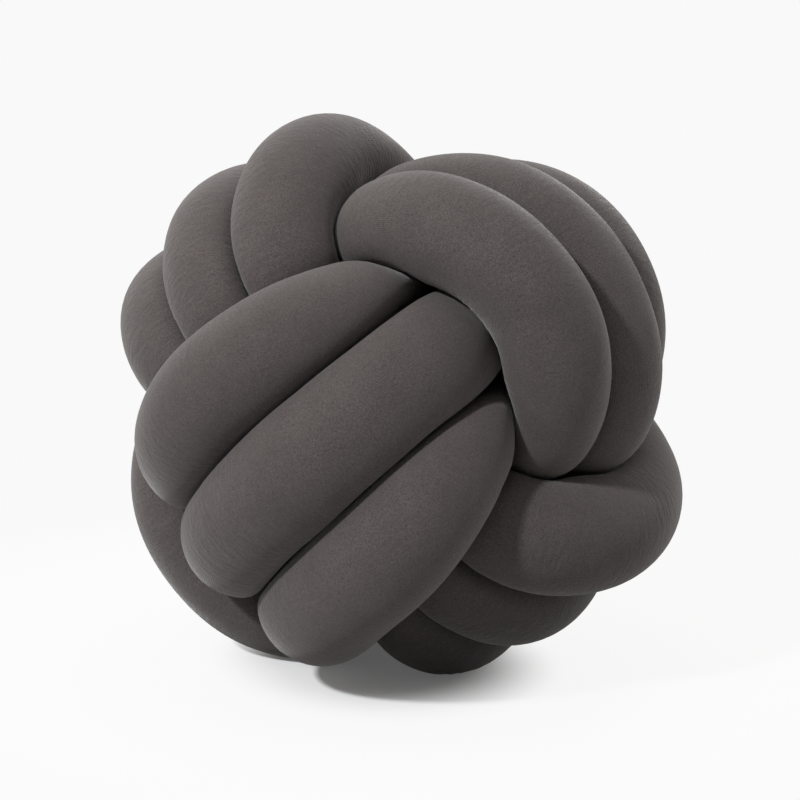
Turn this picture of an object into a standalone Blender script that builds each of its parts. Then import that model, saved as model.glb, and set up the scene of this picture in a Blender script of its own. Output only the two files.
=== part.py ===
"""Knot cushion: one long stuffed jersey tube, tied in a monkey's fist.

The tube runs three times round each of three bands that stand square to each other. A band
crosses over one of the other two and under the third. The strands press on each other, so a
strand is round where it is free and flat where it meets its neighbour. The tube's two ends
are joined out of sight in the middle, so that the cushion is one closed solid.

The knot is drawn on its own axes, which point out of its front, upper right and upper left
faces. It is then leaned as it rests, with +Z up, its front towards -Y and its floor at z = 0.
"""

import math
from collections import namedtuple

import bpy
import numpy as np

MM = 0.001
TINY = 1e-9

# The tube
TUBE_RADIUS = 31 * MM
SECTIONS = 344
SIDES = 16
STEPS_PER_SECTION = 4  # the finer steps along the tube that each section keeps clear for
FINE_POINTS = 1500  # along the tube, while its path is evened out
SQUASH_BLEND = 12  # how sharply a round section turns into the flat where two strands meet
TIGHTEST_BEND = 0.6  # a section stays within this share of its own bend's radius
OWN_STRETCH = 80 * MM  # along the tube, no stretch presses on the one this near to it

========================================

SET TASK |
Print the listing above from its first line through the line with "a monkey's fist.", and stop there.

SOLUTION |
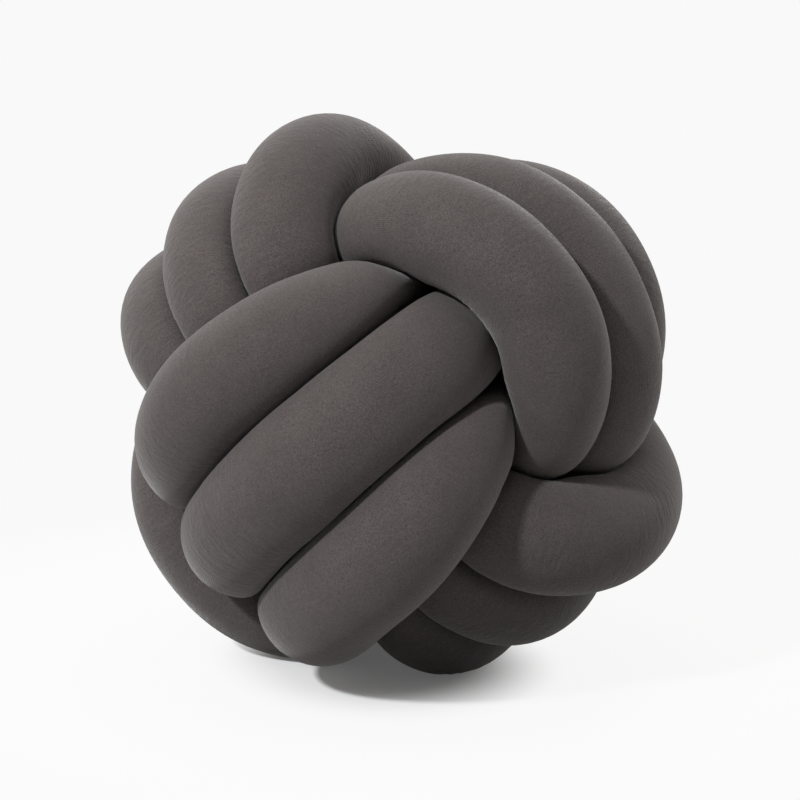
Turn this picture of an object into a standalone Blender script that builds each of its parts. Then import that model, saved as model.glb, and set up the scene of this picture in a Blender script of its own. Output only the two files.
=== part.py ===
"""Knot cushion: one long stuffed jersey tube, tied in a monkey's fist.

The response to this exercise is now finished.